On a side note, AUD/USD is also bullish this morning and seems to be very akin on retesting the upper range of its weekly wedge. We, therefore recommend scalping the AUD/USD in the area between 1.049 and 1.052, where resistance will be very high with a probable return towards 1.045 (and possibly lower).
Japanese PM set to call election on December 16th
Reports out of Japan say that PM Noda, whose popularity is very low, will call an early general election on December 16th. USD/JPY is trading nearing session highs at 79.60. I'm still short of this pair and am looking to add to my position near 79.90 (you can follow this very slow trade in the members section).
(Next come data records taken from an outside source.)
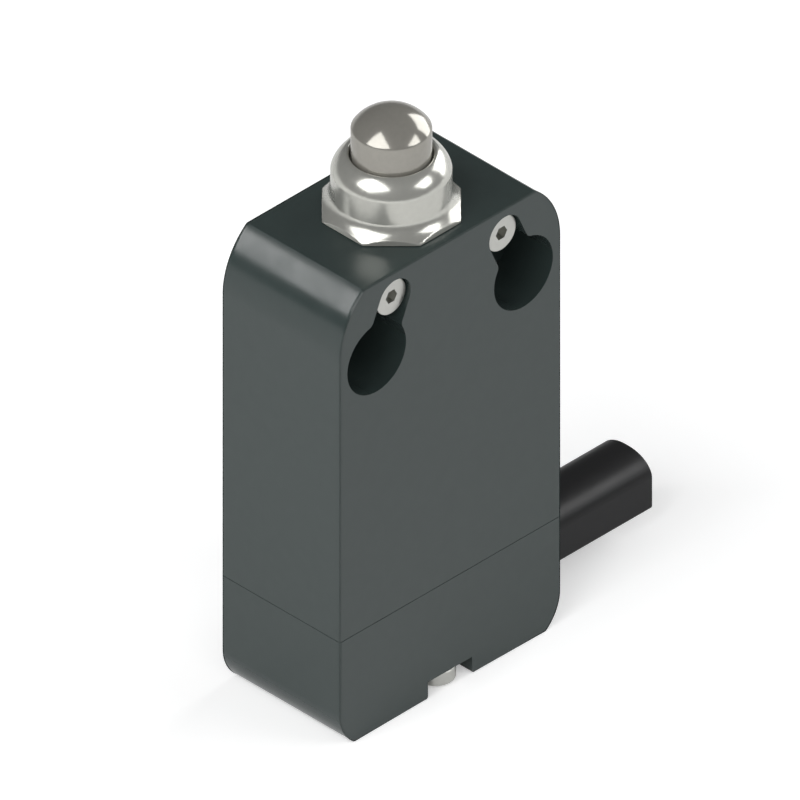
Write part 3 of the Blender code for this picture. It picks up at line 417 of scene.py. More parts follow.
@dataclass(frozen=True)
class TurnedMetal(Finish):
    """Metal from a lathe, with fine rings about its axis."""

    metallic: float = 1.0
    marks: Marks = Marks.TURNED
    pitch: float = 0.06 * MM
    depth: float = 0.0008 * MM


@dataclass(frozen=True)
class DrawnPlastic(Finish):
    """Plastic drawn through a die, with long lines along it."""

    marks: Marks = Marks.DRAWN
    pitch: float = 0.06 * MM
    depth: float = 0.001 * MM


MOULDED = Finish(Slot.MOULDED, (0.03, 0.042, 0.0402), 0.2, pitch=0.12 * MM, depth=0.0006 * MM)
COLLAR_STEEL = TurnedMetal(
    Slot.COLLAR, (0.565, 0.565, 0.52), 0.19, 0.68, pitch=0.05 * MM, depth=0.0003 * MM
)
PLUNGER_STEEL = TurnedMetal(
    Slot.PLUNGER, (0.335, 0.323, 0.29), 0.14, 0.5, pitch=0.04 * MM, depth=0.0002 * MM
)
SCREW_STEEL = TurnedMetal(Slot.SCREW, (0.56, 0.56, 0.53), 0.34)
BRASS = TurnedMetal(Slot.BRASS, (0.55, 0.38, 0.13), 0.32)
SILVER = TurnedMetal(
    Slot.SILVER, (0.72, 0.71, 0.68), 0.28, pitch=0.05 * MM, depth=0.0005 * MM
)
BRONZE = Finish(Slot.BRONZE, (0.5, 0.27, 0.12), 0.3, 1.0, Marks.DRAWN, 0.05 * MM, 0.0008 * MM)
SPRING_WIRE = Finish(
    Slot.WIRE, (0.42, 0.42, 0.42), 0.28, metallic=1.0, pitch=0.05 * MM, depth=0.0006 * MM
)
RUBBER = Finish(Slot.RUBBER, (0.014, 0.014, 0.014), 0.62, pitch=0.1 * MM, depth=0.003 * MM)
BLOCK = Finish(Slot.BLOCK, (0.03, 0.03, 0.035), 0.48, pitch=0.15 * MM, depth=0.003 * MM)
ACETAL = Finish(Slot.CARRIER, (0.6, 0.58, 0.5), 0.4, pitch=0.15 * MM, depth=0.002 * MM)
JACKET = DrawnPlastic(
    Slot.JACKET, (0.0155, 0.0155, 0.0161), 0.36, pitch=0.12 * MM, depth=0.0016 * MM, gloss=0.18
)
CORE_FINISHES = {
    "brown": DrawnPlastic(Slot.BROWN, (0.13, 0.045, 0.016), 0.35),
    "blue": DrawnPlastic(Slot.BLUE, (0.012, 0.06, 0.3), 0.35),
    "black": DrawnPlastic(Slot.BLACK, (0.012, 0.012, 0.012), 0.35),
    "grey": DrawnPlastic(Slot.GREY, (0.25, 0.25, 0.25), 0.35),
}


# --- mesh helpers --------------------------------------------------------------------------


CORNER_STEPS = 8


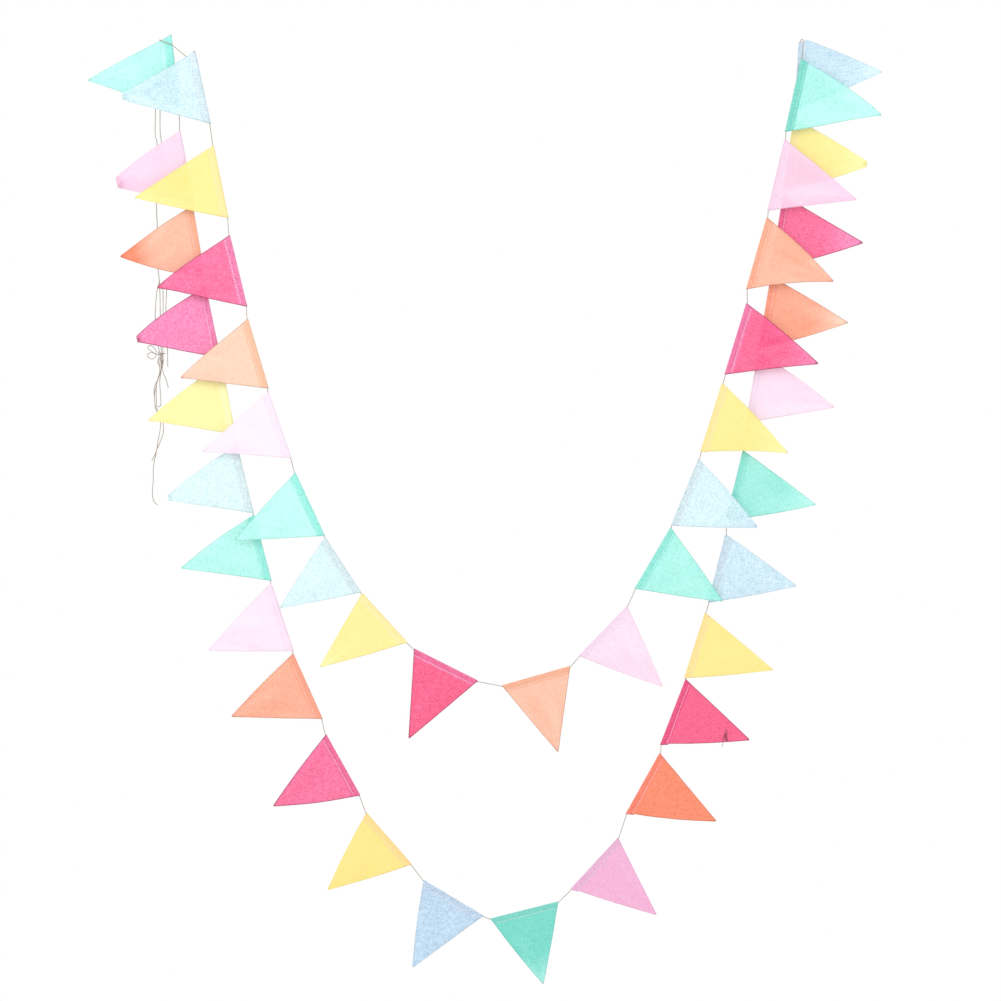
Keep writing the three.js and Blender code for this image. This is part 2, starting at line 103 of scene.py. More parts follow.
OUTER_SWAG = {
    "name": "outer",
    "start": (-1.5, 16),
    "depth": 8,
    "seed": 0,
    "rows": [
        ("mint", 0, 0, -84, 138, 168, 0, 4, 0, 5, 1.5, 2, 0, 0.93),
        ("lavender", 46, -89, -80.5, 140, 156, 10, 4, 4, 2, 2, 1, 26, 0.62),
        ("peach", 6, -105, -81, 140, 154, 5, -2, 4, 5, 1, 2, 0, 0.65),
        ("pink", 19, -86, -79, 140, 161, 6, 8, 3, 4, 2, 1, 14, 1),
        ("yellow", 14, -76, -80, 140, 161, 13, 2, 3.5, 0.5, 1, 2, 0, 1),
        ("blue", 22, -81, -77, 138, 165, 3, 2, 3, 0, 2, 1, 14, 1),
        ("mint", 4, -75, -76, 135, 165, 0, 0, 4, -0.5, 1, 2, 0, 0.83),
        ("lavender", 5, -92, -72.5, 143, 158, 19, 0, 2, 1, 2, 1, 0, 0.88),
        ("peach", 6, -96, -66.5, 143, 162, -5, 0, 2, 0.5, 1, 2, 0, 0.46),
        ("pink", 34, -77, -61.5, 140, 161, 6, 0, 2.5, 4, 2, 1, 0, 0.42),
        ("yellow", 39, -70, -49.5, 138, 160, -1, 0, 2.5, 2, 1, 1, 0, 0.08),
        ("blue", 42, -53, -31.5, 140, 163, 4, 0, 2.5, 0, 1.5, 1, 0, 0),
        ("mint", 18, -21, 14.5, 140, 155, -1, 0, 2, 1, 1, 0, 0, 0),
        ("lavender", 38, 45, 48, 141, 161, 6, 0, 1.5, 0, 1.5, 1, 0, 0),
        ("peach", 53, 72, 61.5, 140, 164, 3, 0, 3.5, 0, 1, 1, 0, 0),
        ("pink", 18, 86, 69.5, 141, 161, 1, 0, 2.5, 0.5, 2, 1, 0, 0),
        ("yellow", 4, 126, 73, 137, 161, -1, 0, 2, 0.5, 1, 2, 0, 0.2),
        ("blue", 22, 74, 76.5, 140, 160, 3, 0, 2, 1, 2, 1, 0, 0.42),
        ("mint", 28, 88, 77, 142, 163, -1, 0, 2.5, 1, 1, 2, 0, 0.48),
        ("lavender", 56, 84, 81, 140, 164, -13, 0, 0.5, 3.5, 2, 1, 0, 0.77),
        ("peach", 7, 82, 81, 142, 162, 6, 0, 3, 1.5, 1, 2, 0, 0.35),
        ("pink", 17, 90, 81, 142, 167, 5, 0, 4, 0, 2, 1, 0, 0.32),
        ("yellow", 11, 84, 83, 139, 160, -1, 0, 4, 2, 1, 2, 12, 0.41),
        ("blue", 14, 84, 87, 130, 163, 18, 0, 0, 2, 1, 1, 0, 0.33),
    ],
}

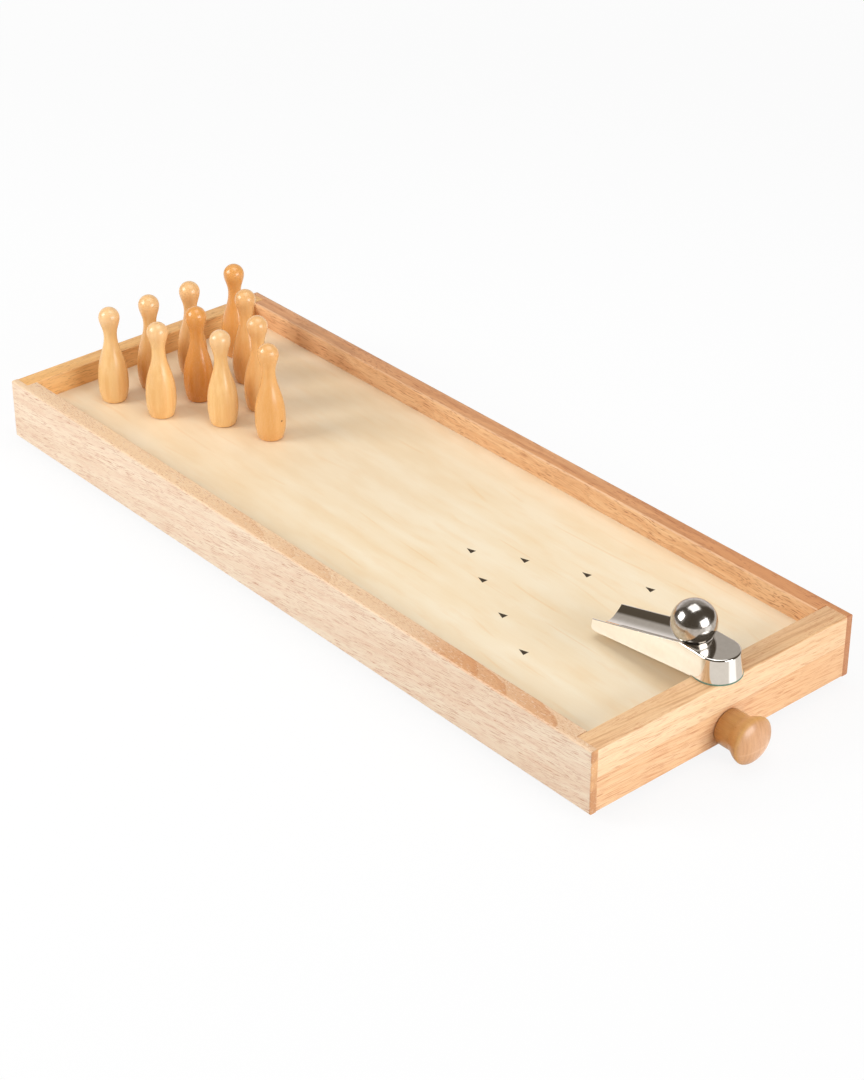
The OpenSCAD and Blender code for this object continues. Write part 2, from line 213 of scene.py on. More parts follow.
class Value:
    """A number or vector that a material works out; sums of Values become Math nodes."""

    def __init__(self, nodes, socket):
        self.nodes = nodes
        self.socket = socket

    def maths(self, operation, *others):
        return self.nodes.node("Math", {"operation": operation}, dict(enumerate((self, *others))))

    def __add__(self, other):
        return self.maths("ADD", other)

    def __mul__(self, other):
        return self.maths("MULTIPLY", other)

    def __sub__(self, other):
        return self.maths("SUBTRACT", other)

    def __rsub__(self, other):
        return self * -1.0 + other

    def __truediv__(self, other):
        return self.maths("DIVIDE", other)

    def __pow__(self, other):
        return self.maths("POWER", other)

    def __gt__(self, other):
        return self.maths("GREATER_THAN", other)

    __radd__ = __add__
    __rmul__ = __mul__

    def size(self):
        return self.maths("ABSOLUTE")

    def sine(self):
        return self.maths("SINE")

    def clamped(self):
        return self.nodes.node("Clamp", {}, {0: self})

    def rise(self, low, high):
        """From 0 at low to 1 at high, smoothly."""
        settings = {"interpolation_type": "SMOOTHSTEP"}
        return self.nodes.node("MapRange", settings, {"Value": self, "From Min": low, "From Max": high})


class Nodes:
    """A node tree under way."""

    def __init__(self, tree):
        self.tree = tree

    def node(self, kind, settings, inputs, output=0):
        """Adds a node: its settings first, then the values or links of its sockets."""
        made = self.tree.nodes.new("ShaderNode" + kind)
        for key, value in settings.items():
            setattr(made, key, value)
        for key, value in inputs.items():
            self.feed(made.inputs[key], value)
        return Value(self, made.outputs[output])

    def feed(self, socket, value):
        if isinstance(value, Value):
            self.tree.links.new(value.socket, socket)
        else:
            socket.default_value = value

    def vector(self, operation, first, second):
        inputs = {0: first, ("Scale" if operation == "SCALE" else 1): second}
        return self.node("VectorMath", {"operation": operation}, inputs)

    def parts(self, vector):
        return [self.node("SeparateXYZ", {}, {0: vector}, axis) for axis in "XYZ"]

    def mix(self, first, second, share):
        return self.node("Mix", {"data_type": "RGBA"}, {"Factor": share, 6: first, 7: second}, 2)


class Finish(Nodes):
    """A material under way. Its places are millimetres in the object's own coordinates."""

    def __init__(self, name):
        self.material = bpy.data.materials.new(name)
        self.material.use_nodes = True
        super().__init__(self.material.node_tree)
        self.shader = self.tree.nodes["Principled BSDF"]
        self.place = self.vector("SCALE", self.node("TexCoord", {}, {}, "Object"), 1 / MM)
        self.x, self.y, self.z = self.parts(self.place)

    def turned_place(self, along, offset=(0, 0, 0), tilt=(0, 0, 0)):
        """The place with its X along the grain, which runs along the object's X, Y or Z."""
        turn = {"X": (0, 0, 0), "Y": (0, 0, -90), "Z": (0, 90, 0)}[along]
        turn = [math.radians(a + b) for a, b in zip(turn, tilt)]
        return self.node("Mapping", {}, {"Vector": self.place, "Rotation": turn, "Location": offset})

    def noise(self, place, long, wide, detail=2.0, deep=None):
        """Noise whose spots are long by wide millimetres, between 0 and 1."""
        scaled = self.vector("MULTIPLY", place, (1 / long, 1 / wide, 1 / (deep or wide)))
        return self.node("TexNoise", {}, {"Vector": scaled, "Scale": 1.0, "Detail": detail}, "Fac")

    def done(self, colour, roughness, height=None, depth=0.0, **constant):
        """Feeds the shader: what varies is linked, and constants are set on its own sockets."""
        self.feed(self.shader.inputs["Base Color"], colour)
        self.feed(self.shader.inputs["Roughness"], roughness)
        if height:
            bump = self.node("Bump", {}, {"Height": height, "Distance": depth * MM})
            self.feed(self.shader.inputs["Normal"], bump)
        for name, value in constant.items():
            self.shader.inputs[name.replace("_", " ").title()].default_value = value
        return self.material


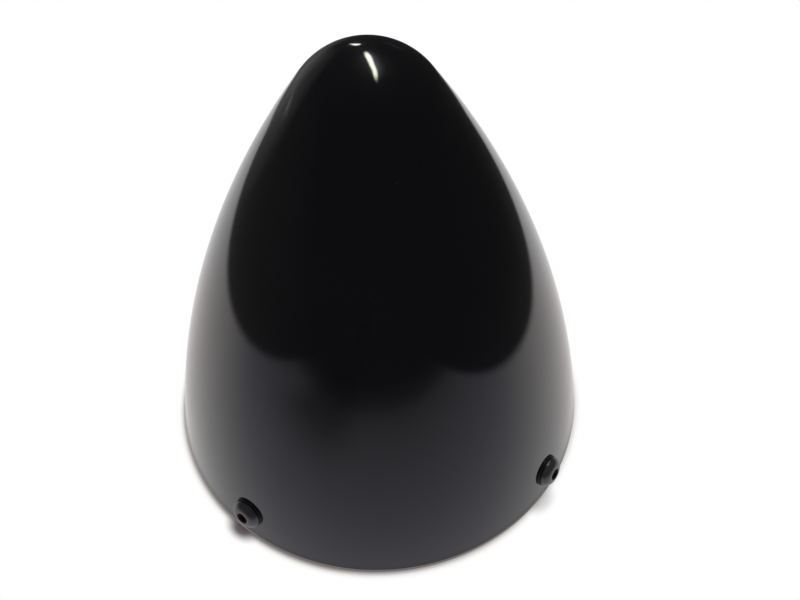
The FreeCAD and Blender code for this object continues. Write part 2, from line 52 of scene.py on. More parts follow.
RIM_RADIUS = 65.0
RIM_LEAN = math.radians(8.2)
SIDE_RADIUS = 325.0
NOSE_RADIUS = 21.0
WALL = 1.5
PLATE = 1.5
RIM_EASE = 0.8
SCREW_HEIGHT = 12.2
SCREW_DIA = 5.0
SCREW_LENGTH = 12.0
SCREW_POINT = 0.5
THREAD_PITCH = 0.8
HEAD_DIA = 9.5
HEAD_HEIGHT = 2.75
HEAD_EDGE = 0.5
HEAD_FLAT = 4.6
HEX_SIZE = 3.0
HEX_DEPTH = 1.9
HEX_MOUTH = 3.9
THREAD_DEPTH = 0.613 * THREAD_PITCH
THREAD_STEP = THREAD_PITCH / 10
WASHER_DIA = 10.0
WASHER_BORE = 5.3
WASHER_THICK = 0.9
DOME_SEGMENTS = 360
SCREW_SEGMENTS = 72

ARC_X = RIM_RADIUS - SIDE_RADIUS * math.cos(RIM_LEAN)
ARC_Z = PLATE - SIDE_RADIUS * math.sin(RIM_LEAN)
NOSE_TURN = math.acos(-ARC_X / (SIDE_RADIUS - NOSE_RADIUS))
NOSE_Z = ARC_Z + (SIDE_RADIUS - NOSE_RADIUS) * math.sin(NOSE_TURN)
SCREW_LEAN = math.asin((SCREW_HEIGHT - ARC_Z) / SIDE_RADIUS)
STATIONS = [1, 2, 3, 4]


def station_frame(station):
    """Matrix, in millimetres, of a screw station: Z runs out through the wall, Y up the wall."""
    out = Vector((math.cos(SCREW_LEAN), 0, math.sin(SCREW_LEAN)))
    up = Vector((-math.sin(SCREW_LEAN), 0, math.cos(SCREW_LEAN)))
    side = up.cross(out)
    place = Vector((ARC_X + SIDE_RADIUS * out.x, 0, ARC_Z + SIDE_RADIUS * out.z))
    axes = Matrix((side, up, out)).transposed().to_4x4()
    turn = Matrix.Rotation(math.radians(90 * (station - 1)), 4, "Z")
    return turn @ Matrix.Translation(place) @ axes


# ---------------------------------------------------------------- materials

def linear(hex_colour):
    """An sRGB hex colour as linear RGBA."""
    parts = [int(hex_colour[i:i + 2], 16) / 255 for i in (1, 3, 5)]
    return tuple(c / 12.92 if c <= 0.04045 else ((c + 0.055) / 1.055) ** 2.4 for c in parts) + (1.0,)


def add(tree, kind, inputs=None, **settings):
    """Add a node: settings are its own properties, inputs its sockets' values or what feeds them."""
    node = tree.nodes.new("ShaderNode" + kind)
    for name, value in settings.items():
        if name == "stops":
            ramp = node.color_ramp.elements
            while len(ramp) < len(value):
                ramp.new(0.5)
            for stop, (place, colour) in zip(ramp, value):
                stop.position = place
                stop.color = colour
        else:
            setattr(node, name, value)
    for socket, value in (inputs or {}).items():
        if isinstance(value, bpy.types.NodeSocket):
            tree.links.new(value, node.inputs[socket])
        else:
            node.inputs[socket].default_value = value
    return node


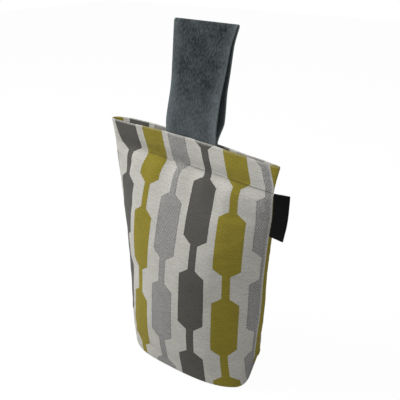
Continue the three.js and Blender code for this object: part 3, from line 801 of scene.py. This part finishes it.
# %% Relief and finish of the cotton
raised = add(tree, "MapRange", {0: slub, 3: 0.0, 4: 1.2})
for part, amount in ((plain, 0.35), (rib, 0.3), (printed, 0.7), (twilled, 0.8),
                     (grain, 1.0), (crease_line, -2.0)):
    raised = add(tree, "Math", {0: part, 1: amount, 2: raised}, operation="MULTIPLY_ADD")
shader.inputs["Roughness"].default_value = 0.92
shader.inputs["Specular IOR Level"].default_value = 0.2
shader.inputs["Sheen Weight"].default_value = 0.04
shader.inputs["Sheen Roughness"].default_value = 0.6
tree.links.new(add(tree, "Bump", {"Strength": 0.55, "Distance": 0.0003, "Height": raised}),
               shader.inputs["Normal"])
cover.data.materials.append(cotton)
print("woven cotton:", len(tree.nodes), "nodes")

# %% [markdown]
# ## The carrying loop
# A band of slate velvet folded over on itself, its two ends caught in the crease. A box
# bent into shape would lose the band's flat size, so it is a flat strip laid along a
# path: up the front leg, round a tight fold and down the back leg. The legs spread just
# above the bag, where the pressed ends open, and the band widens towards the fold.

# %% Where the loop leaves the bag
STRAP_RISE, STRAP_THICK = 98.0, 1.7
STRAP_SPREAD, STRAP_SPREAD_MIDDLE, STRAP_SPREAD_FOLD = 12.4, 8.4, 3.6
mouth = on_bag(True, 0.5 * PANEL, CLOTH_TOP)
mouth_line = 0.5 * (mouth.y + on_bag(False, 0.5 * PANEL, CLOTH_TOP).y)
slot_cloth = CLOTH_TOP - SLOT_DEPTH
slot_line = 0.5 * (on_bag(True, 0.5 * PANEL, slot_cloth).y
                   + on_bag(False, 0.5 * PANEL, slot_cloth).y)
strap_foot = on_bag(True, 0.5 * PANEL, slot_cloth, HEM).z + 0.3
fold_gap = 0.5 * STRAP_SPREAD_FOLD
fold_top = mouth.z + STRAP_RISE - 0.5 * STRAP_THICK - fold_gap
print("the band stands from", round(strap_foot, 1), "to", round(fold_top + fold_gap, 1), "mm")

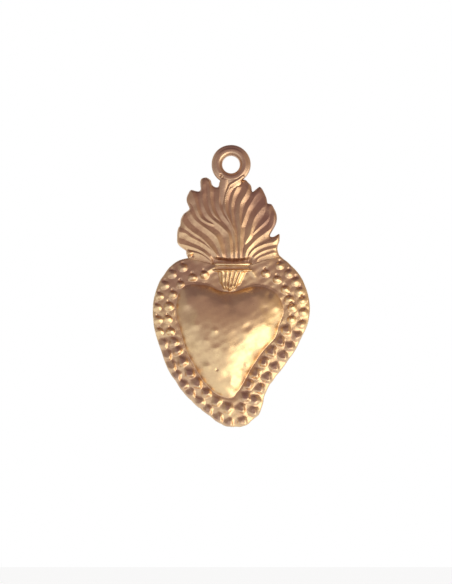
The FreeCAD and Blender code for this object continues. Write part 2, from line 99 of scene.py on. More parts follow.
def write_layer(mesh, name, values):
    """Keeps one number for each vertex in a named attribute, for the brass to read."""
    layer = mesh.attributes.new(name, "FLOAT", "POINT")
    layer.data.foreach_set("value", values.astype(np.float32))


def smooth_run(corners, steps=6):
    """A flowing line drawn through given places, as an array of close points."""
    drawn = []
    places = [np.array(place, float) for place in corners]
    first = 2 * places[0] - places[1]
    last = 2 * places[-1] - places[-2]
    run = [first, *places, last]
    for n in range(1, len(run) - 2):
        before, here, beyond, after = run[n - 1:n + 3]
        for step in range(steps):
            t = step / steps
            drawn.append(0.5 * (
                2 * here + (beyond - before) * t
                + (2 * before - 5 * here + 4 * beyond - after) * t ** 2
                + (3 * here - before - 3 * beyond + after) * t ** 3
            ))
    drawn.append(places[-1])
    return np.array(drawn)


def walk_loop(loop, count):
    """So many evenly spaced places round a closed line."""
    closed = np.vstack([loop, loop[:1]])
    strides = np.hypot(*np.diff(closed, axis=0).T)
    gone = np.concatenate([[0], np.cumsum(strides)])
    wanted = np.linspace(0, gone[-1], count, endpoint=False)
    return np.column_stack([np.interp(wanted, gone, closed[:, k]) for k in (0, 1)])


def nearest_on_run(places, run):
    """Distance from each place to a drawn line, and how far along it that is (0 to 1)."""
    starts = run[:-1]
    strides = run[1:] - starts
    shortest = 1e-9
    lengths = np.maximum(np.hypot(*strides.T), shortest)
    gone = np.concatenate([[0], np.cumsum(lengths)])
    best = np.full(len(places), np.inf)
    along = np.zeros(len(places))
    for n in range(len(starts)):
        away = places - starts[n]
        t = np.clip((away @ strides[n]) / lengths[n] ** 2, 0, 1)
        off = away - t[:, None] * strides[n]
        far = np.hypot(*off.T)
        nearer = far < best
        best[nearer] = far[nearer]
        along[nearer] = (gone[n] + t[nearer] * lengths[n]) / gone[-1]
    return best, along


def ease(value, start, end):
    """Runs smoothly from 0 at start to 1 at end."""
    t = np.clip((value - start) / (end - start), 0, 1)
    return t * t * (3 - 2 * t)


def hump(value, middle, spread):
    """A soft swelling: 1 at its middle, fading away over its spread."""
    return np.exp(-((value - middle) / spread) ** 2)


def round_spot(places, x, z, radius):
    """A soft round spot on the front: 1 at its middle, fading away over its radius."""
    return np.exp(-((places[:, 0] - x) ** 2 + (places[:, 2] - z) ** 2) / radius ** 2)


def bent_round(across, up, power):
    """Distance from a middle, by which a circle turns into a rounded square as the power grows."""
    return (np.abs(across) ** power + np.abs(up) ** power) ** (1 / power)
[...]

Market is best left alone if it isn't moving
Volatility in the AUD/USD is at 66 month lows and it's not the only pair stuck in the doldrums, with big players corralling most of the major pairings and making movement very difficult indeed. My advice; don't trade markets like this just to be the brokers best friend! They are the only ones making money out of this excuse for a market.